June 10, 2026
World

The Rise of Digital Nomads: How Remote Work Created a New Class of Global Citizens

An estimated 35 million people now define themselves as digital nomads — working remotely while living across countries. The phenomenon is reshaping cities, economies, and what people want from life.
By Lifestyle Correspondent
May 16, 2026 · 7:47 PM · 1 views

The digital nomad — someone who works remotely while living in different countries — was a niche lifestyle curiosity before 2020. By 2026, it is a mainstream phenomenon reshaping urban economies and immigration policy.

The Scale

MBO Partners estimates that approximately 35 million people worldwide now identify as digital nomads.
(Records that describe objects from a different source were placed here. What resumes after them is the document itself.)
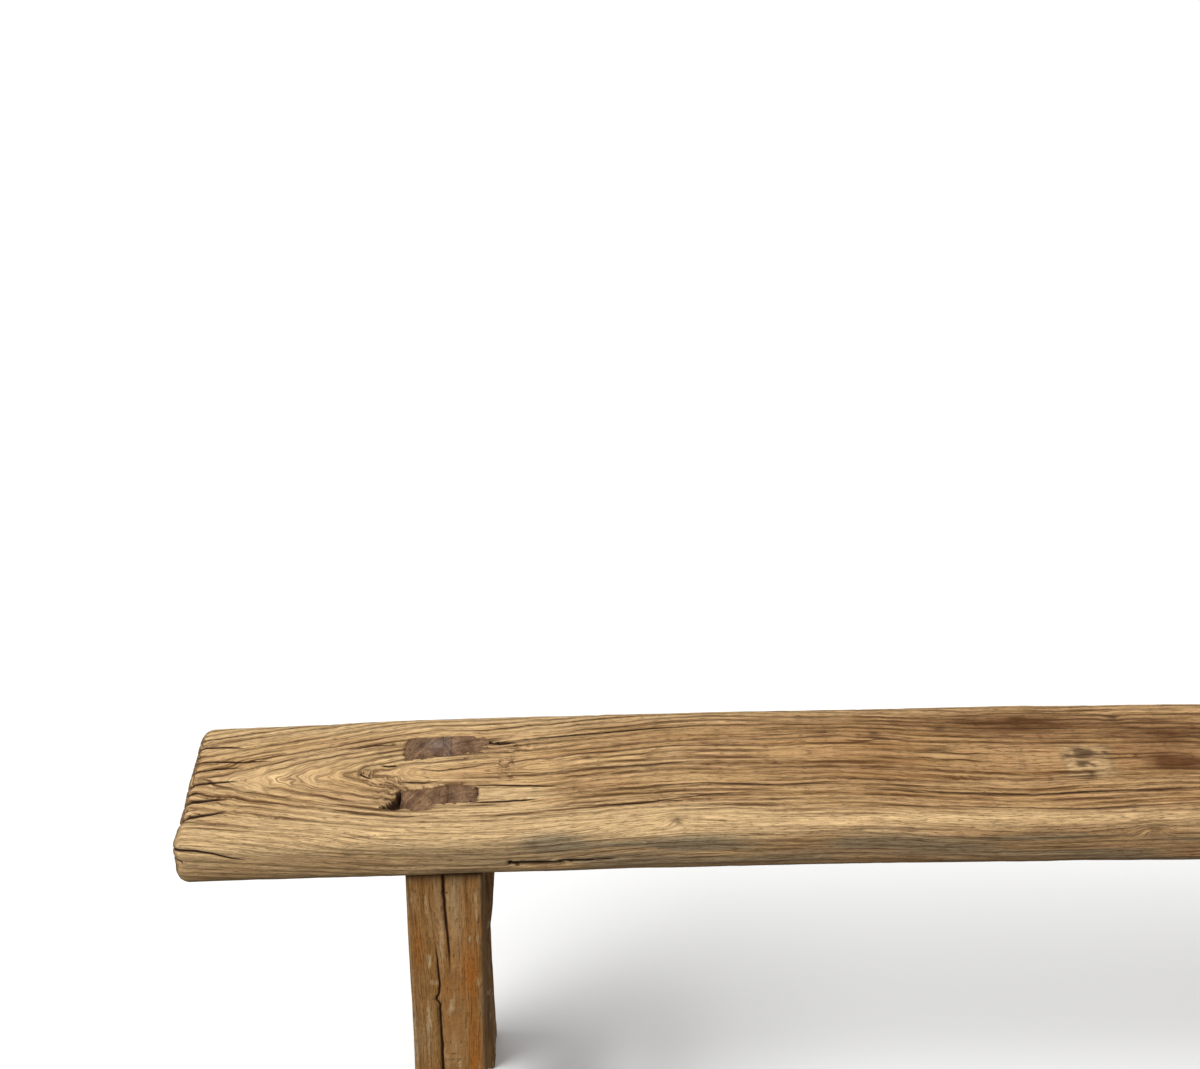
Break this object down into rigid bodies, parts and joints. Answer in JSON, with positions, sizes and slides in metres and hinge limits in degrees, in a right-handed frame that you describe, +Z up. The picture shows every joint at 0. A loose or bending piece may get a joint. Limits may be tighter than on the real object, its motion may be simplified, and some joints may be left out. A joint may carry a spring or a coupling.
{
  "type": "long narrow bench",
  "caption": "Long narrow rustic bench: a thick plank seat on splayed square legs with wedged through tenons, joined by cross stretchers near each end.",
  "frame": {"origin": "centre of the bench's footprint, on the floor", "axes": "+X along the seat towards its right end, +Y from the front long side to the rear one, +Z up"},
  "size_m": [1.26, 0.2904, 0.5],
  "materials": {
    "seat_elm": "weathered, raised grain, dry",
    "leg_elm": "weathered, checked, orange streaks",
    "rail_elm": "weathered, dry",
    "wedge_wood": "end grain, dark, dry"
  },
  "bodies": {
    "root": {"seat": "seat_elm", "leg_front_left": "leg_elm", "leg_front_right": "leg_elm", "leg_rear_left": "leg_elm", "leg_rear_right": "leg_elm", "rail_upper_left": "rail_elm", "rail_upper_right": "rail_elm", "rail_lower_left": "rail_elm", "rail_lower_right": "rail_elm", "wedge_front_left": "wedge_wood", "wedge_front_right": "wedge_wood", "wedge_rear_left": "wedge_wood", "wedge_rear_right": "wedge_wood"}
  },
  "joints": []
}
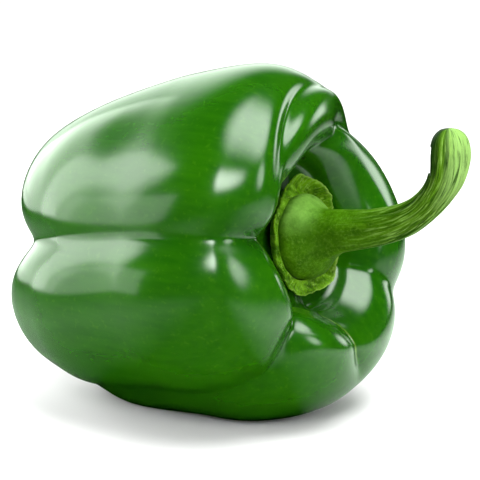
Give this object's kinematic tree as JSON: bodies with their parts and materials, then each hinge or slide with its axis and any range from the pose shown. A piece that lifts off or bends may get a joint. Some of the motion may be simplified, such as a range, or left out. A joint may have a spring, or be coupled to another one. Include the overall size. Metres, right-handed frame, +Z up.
{
  "type": "bell pepper",
  "caption": "Green bell pepper lying on its side, blocky lobed fruit with a ragged calyx and a thick stem that curls up at its end.",
  "frame": {"origin": "on the small flat spot the pepper lies on, near its middle", "axes": "+Z up, +X from the blossom end towards the stem"},
  "size_m": [0.1135, 0.0875, 0.0854],
  "materials": {
    "skin": "waxy gloss",
    "calyx_green": "fibrous satin",
    "stem_green": "fibrous satin"
  },
  "bodies": {
    "root": {"fruit": "skin", "calyx": "calyx_green", "stem": "stem_green"}
  },
  "joints": []
}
The demographic is broader than the original stereotype: it includes parents with school-age children, people in their 50s, and professionals in fields from healthcare to law who have found ways to deliver services remotely.

Where They Are Going

Lisbon, Medellín, Chiang Mai, Tallinn, and Bali remain perennially popular. Newer entrants include Cape Town, Tbilisi, and smaller cities in Portugal and the Balkans that have actively courted the demographic with digital nomad visas and tax incentives.

Moving countries used to require being very rich, very young, or very brave. Now it just requires a laptop and good WiFi. That is a profound democratisation of how people can live.